A few questions for President Obama

One of the lesser mentioned provisions of Obama’s executive order to relax restrictions against the Cuban dictatorship is increased exchanges between church groups in Cuba and the U.S. According to the official statement from the White House, this provision is simply described as such:

“Allow religious organizations to sponsor religious travel to Cuba under a general license.”

According to the wisdom of the White House, and the wisdom of the usual smattering of non-Cuban “Cuba Experts,” this interchange between religious groups in Cuba and religious groups in the U.S. — along with the other provisions — “are important steps in reaching the widely shared goal of a Cuba that respects the basic rights of all its citizens.”

Although this call for religious interaction may seem wonderful and pretty quoted in a newspaper or read off a teleprompter, it begs the question: Just what type of religious interaction does the Obama administration expect will help reach the widely shared goal of respect for human rights in Cuba?

Is it the type of religious interaction for which Alan Gross has been held hostage in Cuba by the regime these last 13 months?

Just what type of religious interaction does the Obama administration believe will both foster the respect of human rights in Cuba, and at the same time not upset a totalitarian and brutal regime with zero tolerance for any mention of its human rights violations?

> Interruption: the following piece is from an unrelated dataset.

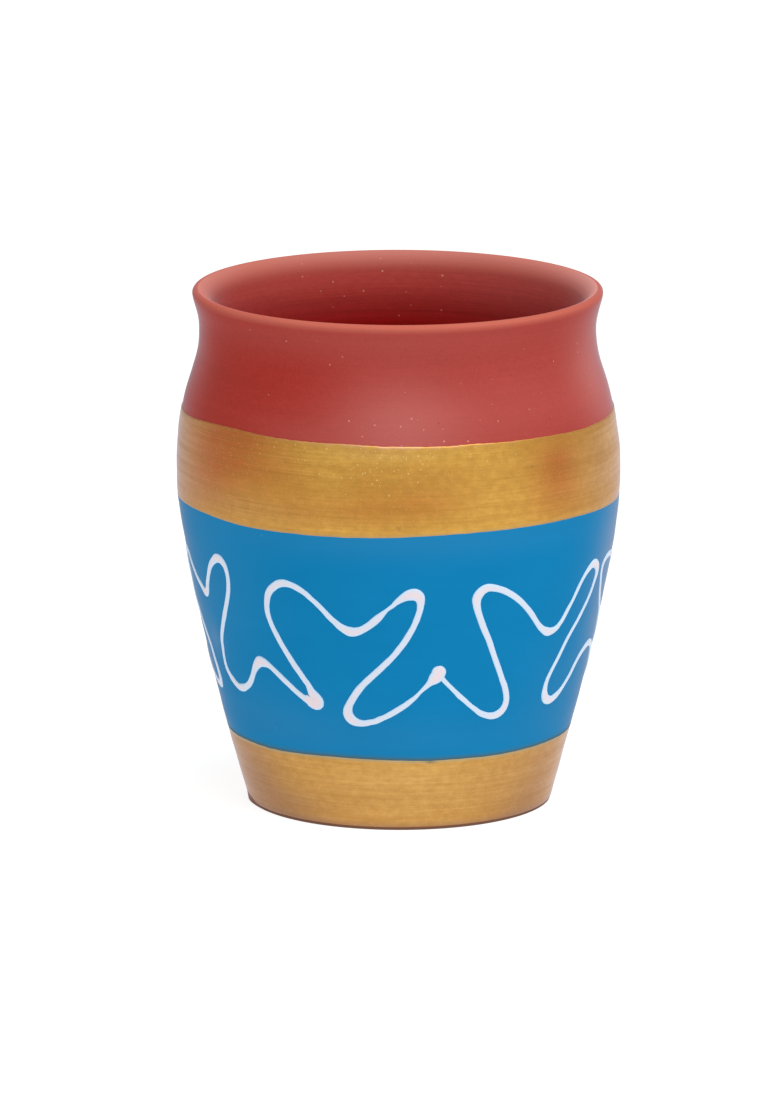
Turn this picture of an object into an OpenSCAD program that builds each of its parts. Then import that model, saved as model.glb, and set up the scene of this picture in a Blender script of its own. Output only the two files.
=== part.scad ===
// Clay kulhad: a wheel-thrown terracotta tea cup with a flared foot-to-belly
// wall, a drawn-in neck and a rounded lip. Three bands of paint go round it,
// and one unbroken white line is trailed over the blue band.
// Millimetres, +Z up. The origin is the middle of the base on the table, and
// the front of the pattern faces -Y.

/* [Cup] */
// Height from the table to the top of the lip
cup_h = 85; // [70:1:100]
// Widest diameter, over the paint at the belly
cup_d = 72.6; // [66:0.1:84]
// Height of the widest place
belly_h = 53.5; // [52:0.5:58]
// Diameter of the flat base
base_d = 49.6; // [42:0.1:56]
// Rounding where the wall meets the base
base_round = 0.5; // [0.3:0.1:2]
// Outer diameter of the drawn-in neck
neck_d = 64.8; // [60:0.1:68]
// How far below the top of the lip the neck is narrowest
neck_drop = 6.8; // [5:0.1:10]
// Outer diameter of the lip
lip_d = 67; // [65:0.1:70]
// Radius of the lip's outer edge
lip_edge = 0.8; // [0.5:0.1:1.2]
// How far down the hollow the rounding of the lip reaches
lip_fall = 2.7; // [1.5:0.1:3.5]

/* [Wall] */
// Thickness of the wall at the lip, which is rounded over
lip_wall = 2.8; // [2.2:0.1:3.5]
// Thickness of the wall just above the floor
foot_wall = 3.6; // [2.6:0.1:5]
// Thickness of the floor in the middle
floor_t = 6; // [4:0.5:9]
// Radius of the hollow's bend from floor to wall
heel_r = 9; // [5:0.5:12]
// Height of the ridges that the fingers leave inside
ridge_t = 0.22; // [0.1:0.02:0.5]
// Rise from one of these ridges to the next
ridge_pitch = 6.5; // [5:0.5:10]

/* [Painted bands] */
// Thickness of the gold paint
gold_t = 0.15; // [0.1:0.01:0.3]
// Thickness of the blue paint, which laps a little proud of the gold
blue_t = 0.2; // [0.1:0.01:0.4]
// How far the shoulder gold reaches above the widest place
gold_rise = 12.2; // [6:0.1:14]
// How far the shoulder gold reaches below the widest place, where the blue meets it
gold_drop = 2.3; // [1:0.1:8]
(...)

Exactly how is this change in policy going to help churches in Cuba when the Castro regime continues its repression of religious groups on the island?

In a video smuggled out of Cuba, a Castro official is caught admitting that the regime will not tolerate churches undermining the stranglehold on power the Castro dictatorship enjoys and will destroy them if they attempt it. The following is a transcript of statements by Caridad Diego Bello, the head of the Religious Affairs Office of the Central Committee of the Cuban Communist Party, explaining the dictatorship’s strategy on churches who do not submit to the Castro regime:

“[W]e are taking measures and will continue to take measures, the hands of our authorities will not waver, and I don’t do this in a manner of warning but rather to inform, so that the illegalities that groups like these are committing can be countered in every province and in every territory… there are some would-be leaders of these type of organizations that have had been relocated from their homes, that have lost their temple. There are people that visit us that will no longer be able to enter the country again, there are people that have been fined for facilitating the violation of immigration status by foreigners in Cuba, we have confiscated literature because it has not entered the country via the appropriate channels, but rather under the table.”

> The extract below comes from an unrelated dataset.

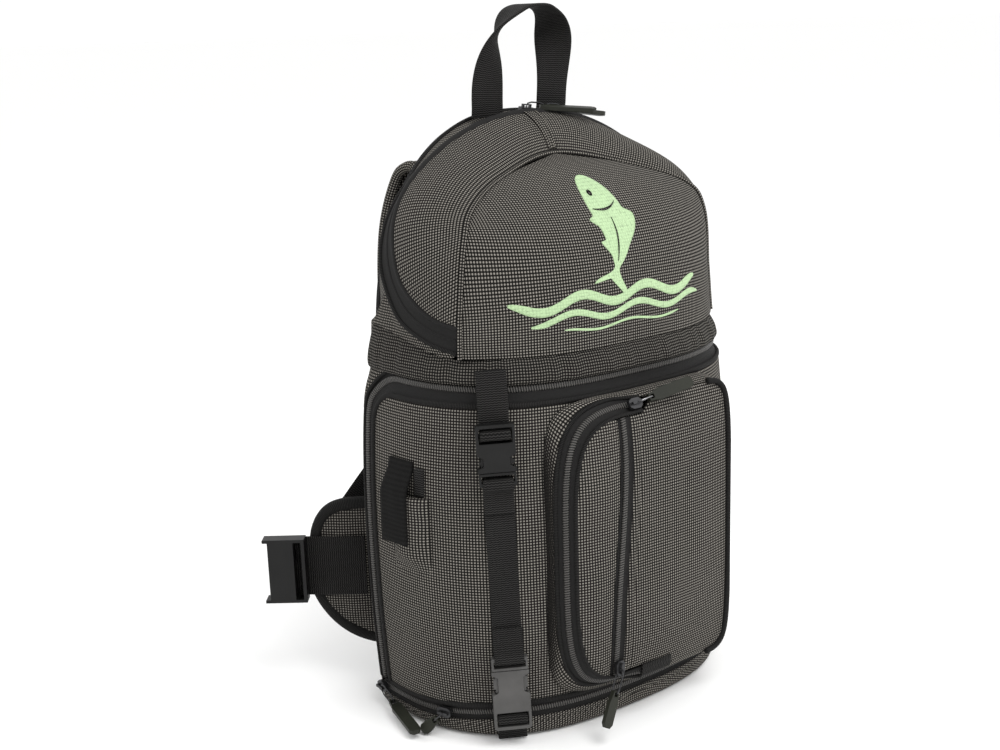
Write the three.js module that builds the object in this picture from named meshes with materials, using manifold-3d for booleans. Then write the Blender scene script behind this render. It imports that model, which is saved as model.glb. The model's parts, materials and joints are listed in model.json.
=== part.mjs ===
// A fishing backpack standing on its base, in millimetres, +Z up, its front facing -Y.
// The body is hollow cloth: a base tray, a C-shaped front flap closed by zips, a domed lid and a padded back.
import * as THREE from 'three';
import { mergeVertices } from 'three/addons/utils/BufferGeometryUtils.js';
import Module from 'manifold-3d';

const wasm = await Module();
wasm.setup();

// Sizes of the body.
const bag = {
  height: 462,
  halfWidth: 152,
  frontDepth: 136,
  rearLine: 45,
  cornerPower: 2.75,
  backDepth: 27,
  backHalfWidth: 120,
  rearPower: 2.2,
  wall: 3,
  cloth: 2.2,
  lidLean: 11,
};
const seam = 0.3;
const backFace = bag.rearLine + bag.backDepth;

// Heights of the seams round the body.
const level = {
  trayTop: 17,
  flapBottom: 30,
  footDrop: 7,
  flapTop: 262.5,
  zipTop: 281,
  collarFront: 294,
  collarRear: 309,
  lidStart: 300,
};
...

So, I am curious to know, President Obama: Just how do you expect this plan of yours to work when nothing in it addresses the repression that takes place in Cuba?

4 thoughts on “A few questions for President Obama”

  1. The kind of groups that will be tolerated are the groups that have been going to Cuba for years:

    -NATIONAL COUNCIL OF CHURCHES
    -PASTORS FOR PEACE
    -THE ARCHDIOCESE OF THE BOSTON CATHOLIC CHURCH
    -THOSE THOSE ULTRA-LIBERAL JEWISH CONGREGATIONS THAT PEOPLE LIKE STEVEN SPIELBERG BELONG TO THAT GO TO CUBA TO STAY AT EL HOTEL RAQUEL AND HAVE FUN BY THE BEACH

  2. Alberto, you’re confused. Who said this policy is really meant to work as advertised? Who said this is on the level and done in good faith? Who said this is anything other than the usual run-around?

  3. And that Caridad Diego is a major piece of work–an abject Castro lackey blasphemously and sacrilegiously masquerading as “religious.” But of course, the very idea of a “Religious Affairs Office of the Central Committee of the Cuban Communist Party” is patently fraudulent, for obvious reasons. Sort of like a “Jewish Relations Office of the Nazi Party.”